### PROBLEM DETAILS
Starting with the first line and ending with the line that holds "WIDEST_SHARE = 0.47", repeat the material exactly.

------ DATASET SECTION ------

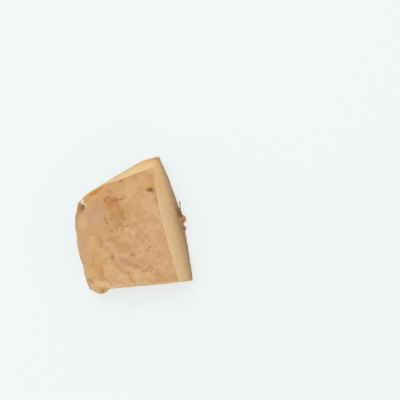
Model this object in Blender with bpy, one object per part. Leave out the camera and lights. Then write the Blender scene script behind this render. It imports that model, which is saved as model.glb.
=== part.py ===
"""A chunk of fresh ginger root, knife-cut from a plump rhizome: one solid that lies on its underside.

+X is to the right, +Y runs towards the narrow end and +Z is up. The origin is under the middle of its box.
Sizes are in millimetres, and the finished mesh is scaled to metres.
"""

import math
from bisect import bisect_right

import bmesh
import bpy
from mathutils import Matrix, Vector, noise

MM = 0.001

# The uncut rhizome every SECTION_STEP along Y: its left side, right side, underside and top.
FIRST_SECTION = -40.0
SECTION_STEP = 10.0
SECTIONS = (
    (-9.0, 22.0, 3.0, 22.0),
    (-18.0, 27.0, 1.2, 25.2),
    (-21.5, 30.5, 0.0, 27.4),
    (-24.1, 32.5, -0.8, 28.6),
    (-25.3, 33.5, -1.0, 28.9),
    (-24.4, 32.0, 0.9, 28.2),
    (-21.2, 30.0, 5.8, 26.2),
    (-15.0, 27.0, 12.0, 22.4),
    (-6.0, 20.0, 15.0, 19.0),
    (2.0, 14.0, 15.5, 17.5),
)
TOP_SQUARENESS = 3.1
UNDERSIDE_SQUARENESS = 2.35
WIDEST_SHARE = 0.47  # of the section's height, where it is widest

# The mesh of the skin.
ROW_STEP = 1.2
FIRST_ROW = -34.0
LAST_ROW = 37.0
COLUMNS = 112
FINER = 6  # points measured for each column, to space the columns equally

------

### OUTPUT OF THE TASK
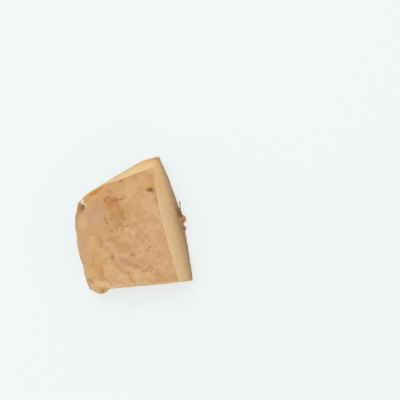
Model this object in Blender with bpy, one object per part. Leave out the camera and lights. Then write the Blender scene script behind this render. It imports that model, which is saved as model.glb.
=== part.py ===
"""A chunk of fresh ginger root, knife-cut from a plump rhizome: one solid that lies on its underside.

+X is to the right, +Y runs towards the narrow end and +Z is up. The origin is under the middle of its box.
Sizes are in millimetres, and the finished mesh is scaled to metres.
"""

import math
from bisect import bisect_right

import bmesh
import bpy
from mathutils import Matrix, Vector, noise

MM = 0.001

# The uncut rhizome every SECTION_STEP along Y: its left side, right side, underside and top.
FIRST_SECTION = -40.0
SECTION_STEP = 10.0
SECTIONS = (
    (-9.0, 22.0, 3.0, 22.0),
    (-18.0, 27.0, 1.2, 25.2),
    (-21.5, 30.5, 0.0, 27.4),
    (-24.1, 32.5, -0.8, 28.6),
    (-25.3, 33.5, -1.0, 28.9),
    (-24.4, 32.0, 0.9, 28.2),
    (-21.2, 30.0, 5.8, 26.2),
    (-15.0, 27.0, 12.0, 22.4),
    (-6.0, 20.0, 15.0, 19.0),
    (2.0, 14.0, 15.5, 17.5),
)
TOP_SQUARENESS = 3.1
UNDERSIDE_SQUARENESS = 2.35
WIDEST_SHARE = 0.47  # of the section's height, where it is widest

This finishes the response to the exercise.